The lease structure of commercial properties REIT provides a steady stream of income which is similar to bonds. The tenants pay monthly rentals for occupying the premises, and these rentals often include an escalation clause to increase rental payment by a certain percentage.
This allows REIT to participate in the economic cycle. For these reasons, REITs’ growth is undeniably offering superior dividend yield. However, REIT could also experience downside returns and macro-driven volatility. Like any other investments, it has risks too. There are many REIT valuation model excel templates you could use from here to help assess the potential risks and returns of this venture.
How to Invest in REIT Commercial Real Estate?
Commercial properties usually render workspace for different businesses, including office buildings, convenience stores, hotels, etc. Commercial properties tend to provide higher investment returns as compared to residential properties making them a sound investment.
An investor interested in commercial property investments can invest directly through real estate property ownership, which requires a tremendous amount of capital and significant knowledge about the industry. This investment is suitable for high net-worth individuals.
Or, an investor may prefer to invest in commercial property through shares ownership in REITs. This is the popular method of investing since it does not require too much capital and direct involvement with the property. REITs purchase commercial real estate, develop and manage the properties, and also allow investors to acquire shares in the same manner as purchasing stocks and bonds.
Thus, if you want to invest in commercial properties REITs, it is necessary to understand the basic principles, terms, and of course, the different REIT valuation approaches used by financial analysts.
REIT Commercial Real Estate Valuation Approaches
There are four common approaches used in valuing REIT.
1. Net Asset Value (NAV)
NAV represents the fair market value of the REIT’s properties minus total liabilities. The REIT can be considered attractively priced when the REIT is traded at a price lower than the NAV per share, meaning it is traded at a discount. Most often, this method is favored in valuing REIT because it is reliant on current market prices in real estate.
2. Discounted Cash Flow (DCF)
It is a valuation technique dependent on the expected future cash flows of the REIT commercial real estate properties being valued. This approach is similar to the DCF valuation method for other industries, which attempt to figure out the value of the REIT today based on the projected cash it will generate in the future.

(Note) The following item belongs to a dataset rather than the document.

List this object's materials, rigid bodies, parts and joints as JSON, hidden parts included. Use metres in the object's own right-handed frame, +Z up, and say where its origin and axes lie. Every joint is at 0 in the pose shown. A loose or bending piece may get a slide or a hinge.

3. Dividend Discount Model (DDM)
This approach discounts all expected future dividends to the present value at the cost of equity. DDM assumes that the current market value of the REIT equals the sum of all future dividends.
4. Replacement Cost
REIT valuation method that calculates the cost required to replace the entire property. The replacement cost can be determined by reference to comparable properties within the same vicinity or similar location. Since this data is not readily available and could be time-consuming, this technique is not popular in valuing REIT.
5. Multiples and Cap Rates
There are three common metrics used in comparing the relative valuation of REIT
– Cap Rates
– Equity Value /FFO
– Equity Value/ AFFO
Important REIT Valuation Metrics
Compared to traditional companies which are valued on EPS or book value, REITs are assessed under different scales, including FFO, AFFO, and NAV. These metrics are used because real estate is purchased in the private sector based on cash flow streams generated by the asset and not on historical book values. For this reason, there are several metrics created to evaluate REIT.
Though Generally Accepted Accounting Principles (GAAP) uses depreciation and amortization as an expense, real estate prices have historically not eroded over time because of higher land costs and replacement costs. Thus, operating income for real estate companies that uses GAAP historical cost accounting could be misleading. Since all the REIT assets are depreciable, it distorts the net income and provides significant tax benefits.
• Funds from Operation (FFO) – represents the actual cash generated from the REIT’s operation. It is a widely used ratio for valuation purposes as it becomes the primary earning metric in REIT.
FFO = Net Income + Depreciation and Amortization+ Loss on Sales of Asset – Gain on Sales of Asset+ Interest Income
- FFO per Share – Similar to Earnings per Share (EPS), simply divide the FFO to shares outstanding
- Price-to-FFO – is the substitute for (Price-to-Earnings ratio)P/E ratio for other industries. The current market price is divided by FFO per share to arrive at the P/FFO ratio.
- Payout Ratio – Divides dividend per share to FFO per share.
• Adjusted Funds from Operation (AFFO) – is another metric commonly used in REIT to measure its performance. The AFFO can be derived by adjusting the FFO to consider the recurring expenses required to keep the real property operating. The AFFO also adds back debt amortization and equity issuance costs since it is funded by external debt and equity investors.
• Debt-to-EBITDA – is the most commonly used metric to describe REIT’s debt. When evaluating REIT, this metric provides the best way to assess the debt level of REIT. Comparative analysis of similar industries can be obtained to assess the reasonableness of the ratio.
• Interest Coverage – the ratio of debt and profitability used to determine how fast the REIT could pay interest on its outstanding debt. A 5:1 ratio indicates that that the REIT is earning four times the amount it needs to pay the interest on its debt.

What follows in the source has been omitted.